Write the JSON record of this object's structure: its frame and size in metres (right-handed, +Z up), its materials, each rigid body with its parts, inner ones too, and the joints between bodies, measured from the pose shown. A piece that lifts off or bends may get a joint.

..............................

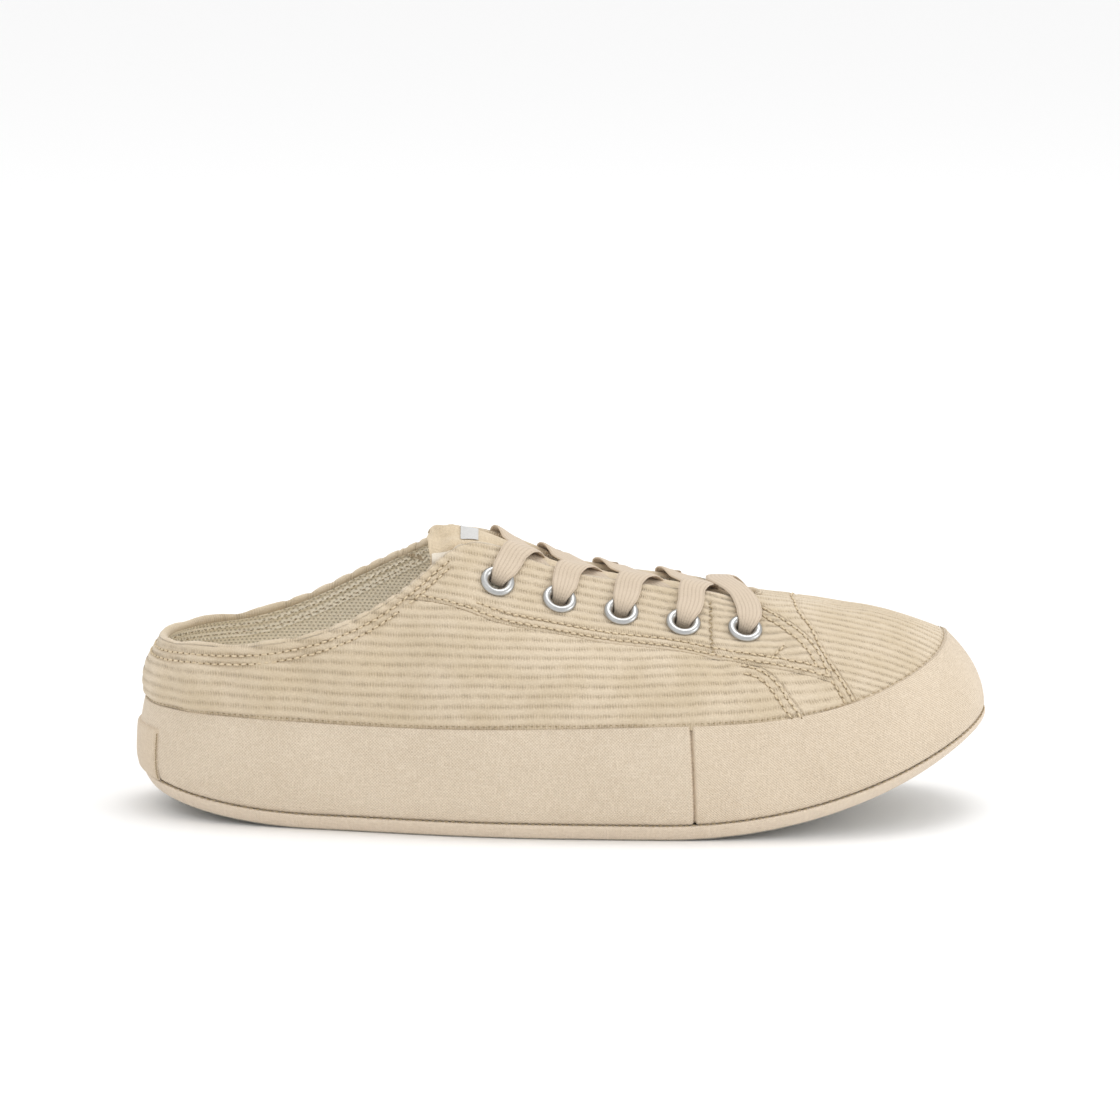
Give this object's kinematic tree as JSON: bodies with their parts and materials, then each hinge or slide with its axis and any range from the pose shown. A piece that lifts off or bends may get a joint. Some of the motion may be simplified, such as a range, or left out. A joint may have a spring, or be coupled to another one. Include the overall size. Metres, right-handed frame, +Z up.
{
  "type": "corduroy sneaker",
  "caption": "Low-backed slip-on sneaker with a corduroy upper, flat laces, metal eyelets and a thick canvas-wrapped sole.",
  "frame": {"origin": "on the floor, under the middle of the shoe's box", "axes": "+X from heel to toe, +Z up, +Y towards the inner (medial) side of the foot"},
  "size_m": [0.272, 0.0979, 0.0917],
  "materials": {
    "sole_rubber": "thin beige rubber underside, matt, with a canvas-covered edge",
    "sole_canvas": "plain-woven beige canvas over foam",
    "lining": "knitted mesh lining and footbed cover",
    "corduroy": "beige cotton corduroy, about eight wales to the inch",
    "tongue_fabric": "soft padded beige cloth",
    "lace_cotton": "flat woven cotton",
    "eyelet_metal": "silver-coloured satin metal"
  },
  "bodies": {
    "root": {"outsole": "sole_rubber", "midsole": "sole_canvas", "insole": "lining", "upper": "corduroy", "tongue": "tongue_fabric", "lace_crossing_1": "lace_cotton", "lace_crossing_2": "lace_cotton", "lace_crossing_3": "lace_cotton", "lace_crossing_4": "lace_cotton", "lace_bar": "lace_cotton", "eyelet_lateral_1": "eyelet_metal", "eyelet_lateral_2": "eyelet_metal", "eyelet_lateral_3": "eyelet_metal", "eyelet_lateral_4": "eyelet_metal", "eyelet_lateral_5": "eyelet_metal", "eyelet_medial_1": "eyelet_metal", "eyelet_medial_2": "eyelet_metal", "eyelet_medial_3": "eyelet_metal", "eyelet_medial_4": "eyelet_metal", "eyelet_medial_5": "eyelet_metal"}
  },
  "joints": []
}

..............................

Search the records for the string "piece" and return every line in which it occurs.

__Result of this exercise__:
Write the JSON record of this object's structure: its frame and size in metres (right-handed, +Z up), its materials, each rigid body with its parts, inner ones too, and the joints between bodies, measured from the pose shown. A piece that lifts off or bends may get a joint.
Give this object's kinematic tree as JSON: bodies with their parts and materials, then each hinge or slide with its axis and any range from the pose shown. A piece that lifts off or bends may get a joint. Some of the motion may be simplified, such as a range, or left out. A joint may have a spring, or be coupled to another one. Include the overall size. Metres, right-handed frame, +Z up.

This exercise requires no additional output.